Le Dixième Département  par Michel S. Laguerre

Laguerre est professeur et directeur du Berkeley Center for Globalization and Information Technology à l’Université de Californie à Berkeley. Il est l’auteur de Diasporic Citizenship: Haitian Americans in Transnational America /Citoyenneté diasporique : les Haïtiano-Américains en Amérique transnationale (1998) et Diaspora, Politics, and Globalization /Diaspora, politique et globalisation (2006).

Le dixième département fut conçu, entre 1986 et 2003, comme un territoire diasporique d’outre-mer symbolique de la République d’Haïti. Jusqu’à 1962, Haïti était divisé en 5 départements (Artibonite, Nord, Nord-Ouest, Ouest et le Sud).  Au cours de cette année, le pays fut reparti en neuf départements (Artibonite, Centre, Grand’Anse, Nord, Nord-Est, Nord-Ouest, Ouest, Sud et Sud-Est). Après la chute du régime kleptocratique dictatorial de Duvalier en 1986, le concept du dixième département fut utilisé de façon populaire par des officiels du gouvernement, des leaders politiques de la diaspora et des analystes universitaires pour faire référence à la diaspora pour refléter la contribution de ses membres dans la refondation de la nation (la nation transfrontalière) et la restructuration de l’Etat (l’Etat élargi). Après que le département des Nippes, fondé à partir du département de la Grand’Anse, soit devenu en 2003 un département territorial intramuros additionnel et officiel du pays (Artibonite, Centre, Grand’Anse, Nippes, Nord, Nord-Est, Nord-Ouest, Sud-Est et Sud), l’emploi du 10ème département pour faire référence à la diaspora haïtienne est lentement passé aux oubliettes. Jusqu’à présent, il n’y a pas eu de tentative de rebaptiser la diaspora comme 11ème département.
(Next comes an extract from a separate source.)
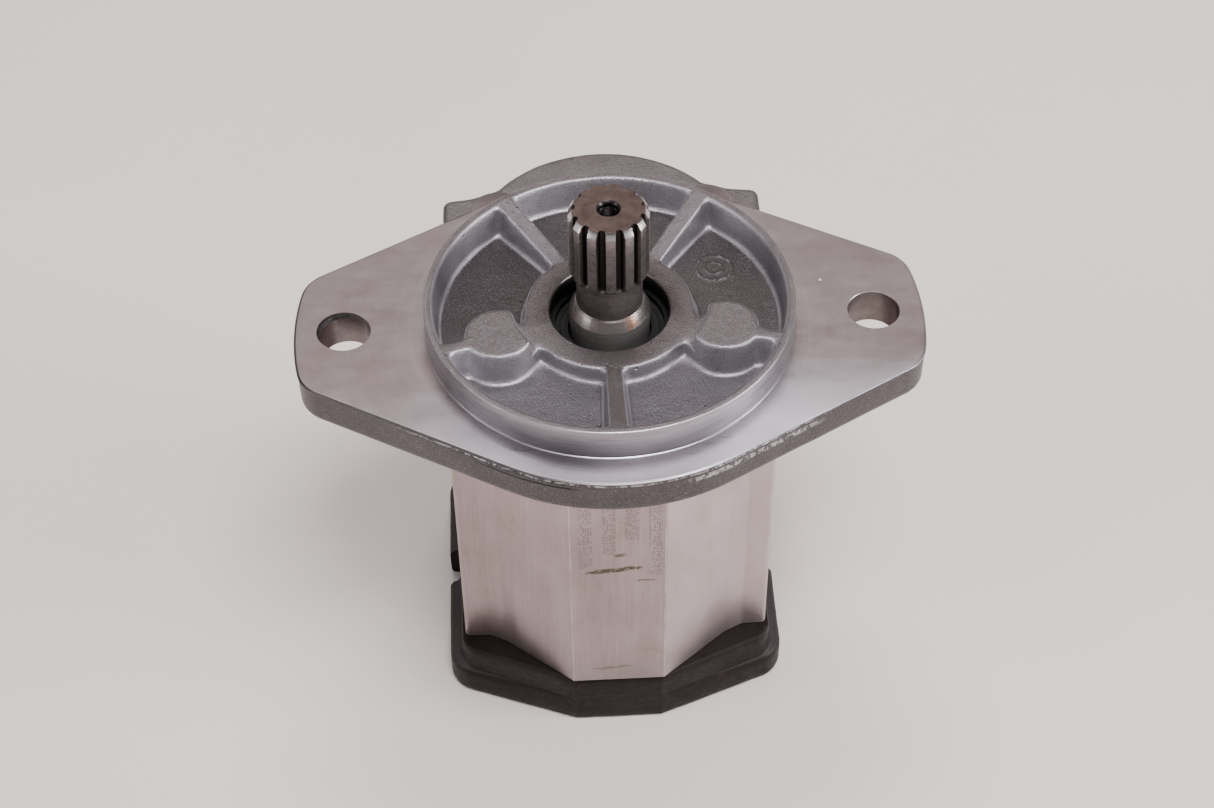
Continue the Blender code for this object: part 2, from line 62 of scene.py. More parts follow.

La pratique de faire référence à la diaspora comme étant une unité démographique de l’Etat n’est pas spécifique à Haïti. D’autres pays ont développé une stratégie similaire pour la même raison, c’est-à-dire, pour redéfinir la nation comme incluant sa diaspora –  la transformant ainsi en une cosmo nation – et pour reconnaître les contributions de la diaspora à la formation des accomplissements et destinées de la patrie. Dans ce contexte, on peut comprendre pourquoi la diaspora française est vue comme la « 27ème région de la France », la diaspora polonaise comme la « 4ème province de la Pologne, » et la diaspora chilienne comme la « 14ème région  du Chili. » L’identification de la diaspora en tant que région, département ou province crée un éventuel problème de re-nomination si le pays décide de redéfinir les frontières de ses unités électorales par le biais de redécoupage administratif, comme on l’a vu dans le cas d’Haïti. Cependant, définir ou identifier la diaspora comme étant une circonscription de l’Etat (la « 11ème circonscription électorale ») comme l’a fait la Croatie est une façon pratique de résoudre ce problème éventuel de redondance.